Ludwig van Beethoven was a deaf German composer and the predominant musical figure in the transitional period between the Classical and Romantic eras.


Composer Ludwig van Beethoven was baptized on December 17, 1770, in Bonn, Germany. He was an innovator, widening the scope of sonata, symphony, concerto and quartet, and combining vocals and instruments in a new way. His personal life was marked by a struggle against deafness, and some of his most important works were composed during the last 10 years of his life, when he was quite unable to hear.






Composer and pianist Ludwig Van Beethoven, widely considered the greatest composer of all time, was born on or about December 16, 1770 in the city of Bonn in the Electorate of Cologne, a principality of the Holy Roman Empire. Although his exact date of birth is uncertain, Beethoven was baptized on December 17, 1770.




 Since as a matter of law and custom, babies were baptized within 24 hours of birth, December 16 is his most likely birth date. However, Beethoven himself mistakenly believed that he was born two years later, in 1772, and he stubbornly insisted on the incorrect date even when presented with official papers that proved beyond any reasonable doubt that 1770 was his true birth year.

Beethoven had two younger brothers who survived into adulthood, Caspar, born in 1774, and Johann, born in 1776. Beethoven's mother, Maria Magdalena van Beethoven, was a slender, genteel, and deeply moralistic woman. His father, Johann van Beethoven, was a mediocre court singer better known for his alcoholism than any musical ability. However, Beethoven's grandfather, godfather and namesake, Kapellmeister Ludwig van Beethoven, was Bonn's most prosperous and eminent musician, a source of endless pride for young Ludwig.
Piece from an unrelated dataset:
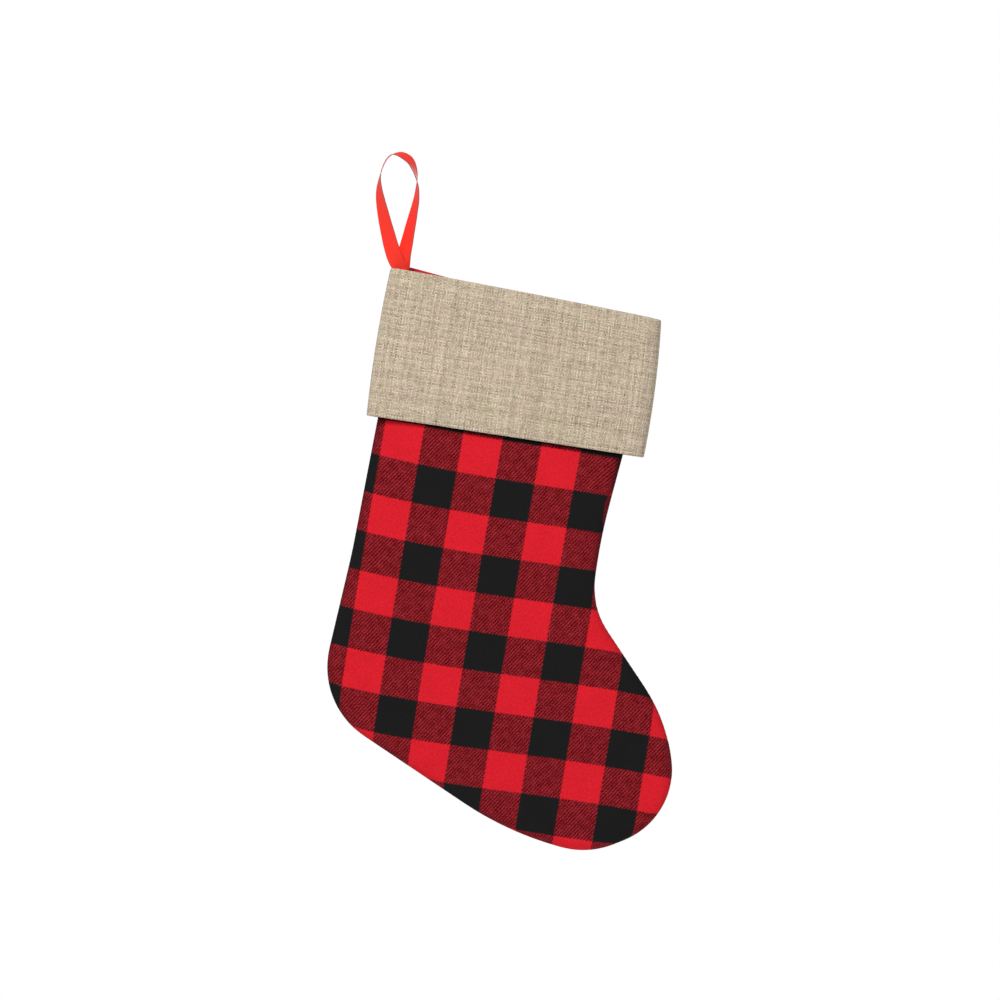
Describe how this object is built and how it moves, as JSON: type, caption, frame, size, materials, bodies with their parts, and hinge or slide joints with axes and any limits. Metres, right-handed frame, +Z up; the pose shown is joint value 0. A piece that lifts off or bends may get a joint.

Sometime between the births of his two younger brothers, Beethoven's father began teaching him music with an extraordinary rigor and brutality that affected him for the rest of his life. Neighbors provided accounts of the small boy weeping while he played the clavier, standing atop a footstool to reach the keys, his father beating him for each hesitation or mistake.
On a near daily basis, Beethoven was flogged, locked in the cellar and deprived of sleep for extra hours of practice. He studied the violin and clavier with his father as well as taking additional lessons from organists around town. Whether in spite of or because of his father's draconian methods - Beethoven was a prodigiously talented musician from his earliest days and displayed flashes of the creative imagination that would eventually reach farther than any composer's before or since.






Hoping that his young son would be recognized as a musical prodigy à la Mozart, Beethoven's father arranged his first public recital for March 26, 1778. Billed as a "little son of six years," (Mozart's age when he debuted for Empress Maria Theresa) although he was in fact seven, Beethoven played impressively but his recital received no press whatsoever. Meanwhile, the musical prodigy attended a Latin grade school named Tirocinium, where a classmate said, "Not a sign was to be discovered & of that spark of genius which glowed so brilliantly in him afterwards."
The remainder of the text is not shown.